AI works with human intelligence. Not instead of it. Without human insight, an SE platform is just a machine that can spot and replicate patterns that might or might not be the route to sales improvement.

In Praise Of Sales Enablement

Sales enablement leaders walk a tough line; they're caught between trying to engage a sales team that would rather be out selling and delivering sales improvements for an organization that doesn’t give them the time or budget to enable those improvements.

The allure of the shiny new technology and all it promises is understandable. But it is important the sales enablement leaders call out the "emperor’s new clothes." Their experience is key to getting the most out of any technology investment.

Important points for an SE leader to remember when considering investing in new technology include:

• There is no magic bullet to solve sales performance issues.

• Start with the end in mind, and be clear about what sales enablement issues you are trying to solve.

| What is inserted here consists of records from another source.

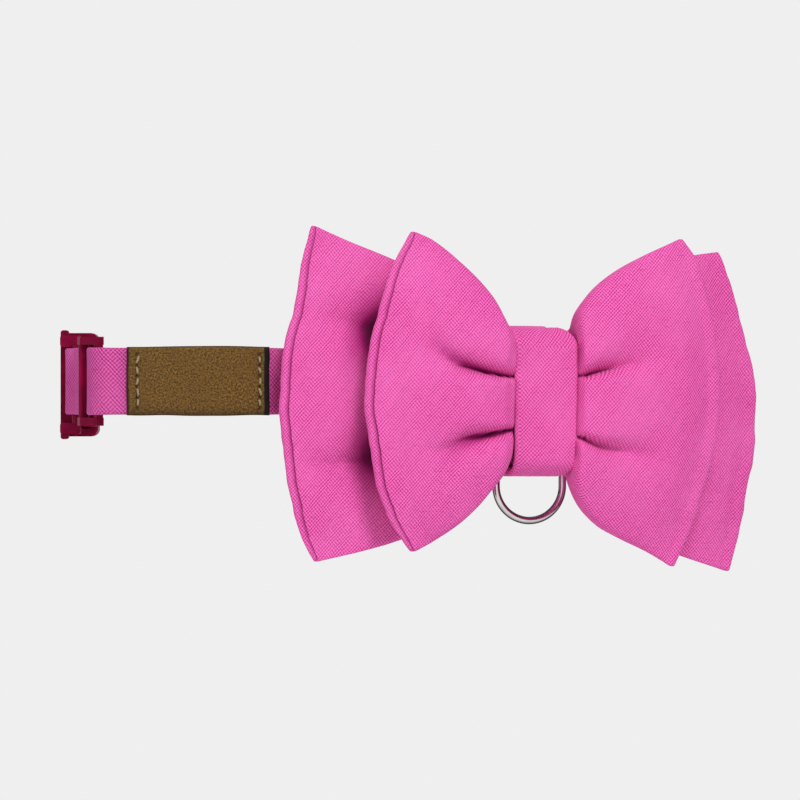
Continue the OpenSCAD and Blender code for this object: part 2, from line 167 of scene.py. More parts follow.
def sweep(rings, u, v):
    """Vertices, faces and UVs of closed rings (n, m, 3) joined into a capped tube.
    u runs along it and v, one longer than a ring, around it, both in millimetres."""
    n, m, _ = rings.shape
    faces, uvs = [], []
    for i in range(n - 1):
        for j in range(m):
            k = (j + 1) % m
            faces.append((i * m + j, i * m + k, (i + 1) * m + k, (i + 1) * m + j))
            uvs.append([(u[i], v[j]), (u[i], v[j + 1]), (u[i + 1], v[j + 1]), (u[i + 1], v[j])])
    for i, order in ((0, range(m)), (n - 1, range(m - 1, -1, -1))):
        faces.append([i * m + j for j in order])
        uvs.append([(u[i], v[j]) for j in order])
    return rings.reshape(-1, 3), faces, uvs


# -------------------- camera and stage

def look(obj, target):
    """Turn a camera or lamp towards a point."""
    direction = np.array(target) - np.array(obj.location)
    obj.rotation_euler = Vector(direction).to_track_quat("-Z", "Y").to_euler()


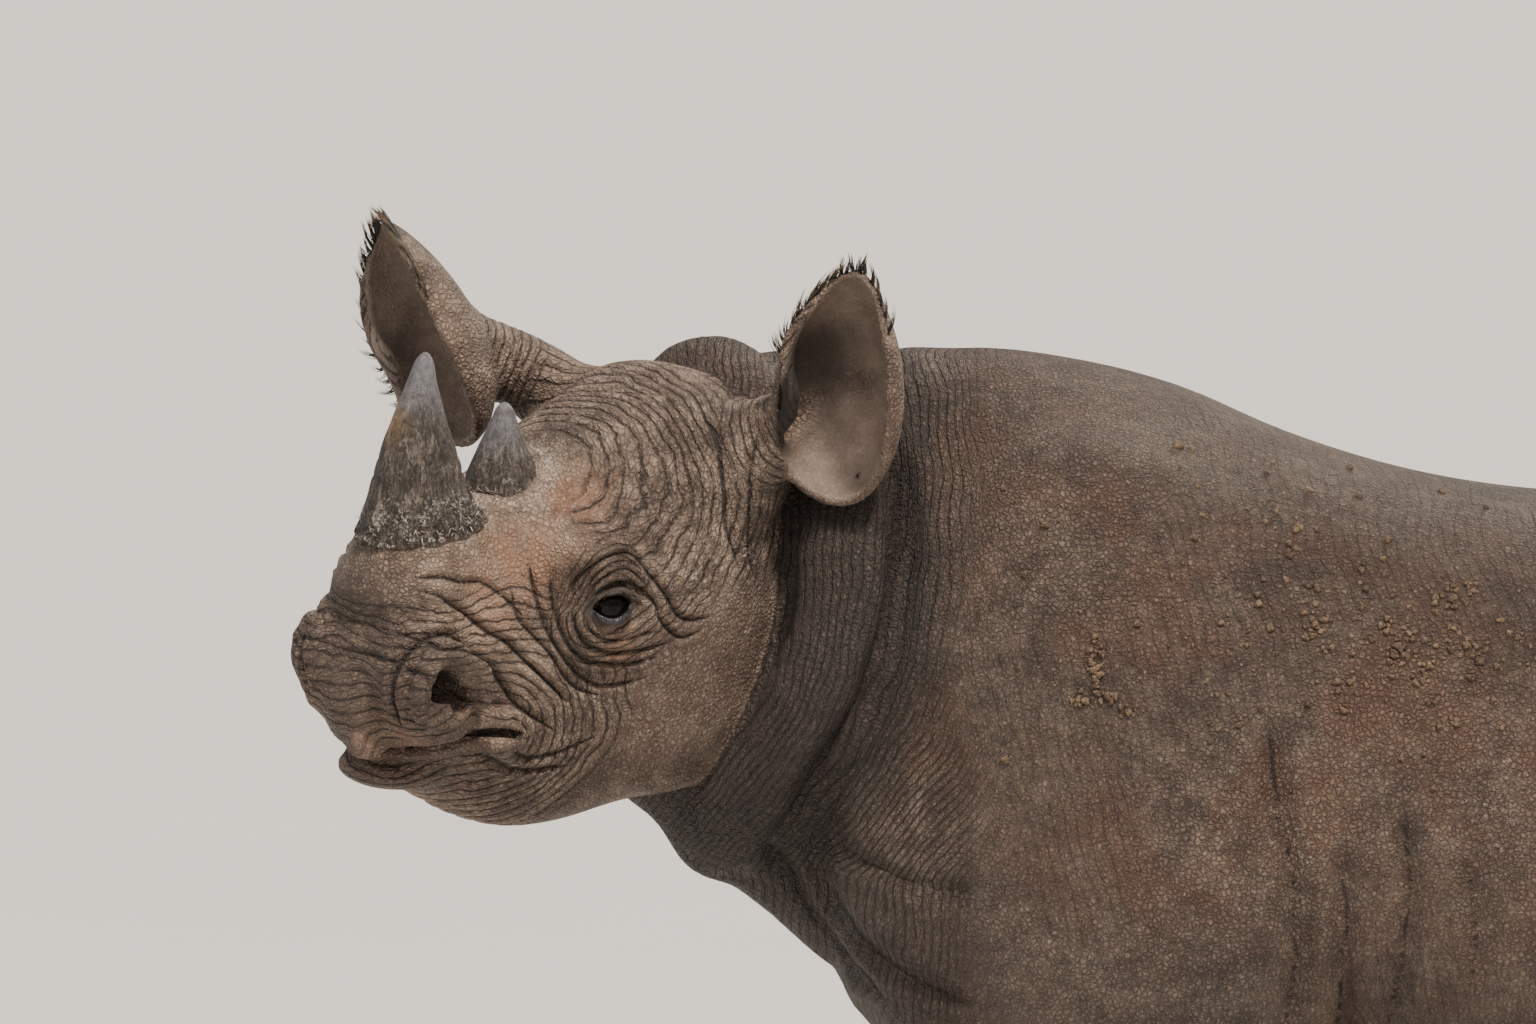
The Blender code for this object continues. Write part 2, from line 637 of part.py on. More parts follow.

• Take the time to work with a sales enablement specialist that can help you identify the issues and the best way to solve them.

• If you need wider organizational buy-in, ask your specialist to identify some quick wins that are a stepping stone to the bigger goal.

• Only introduce your "shiny new tech" once you’ve established good sales practices.

With these principals in place, technology can help save your sales team time, save your business money and save you from the headache of having to justify some very expensive shelfware.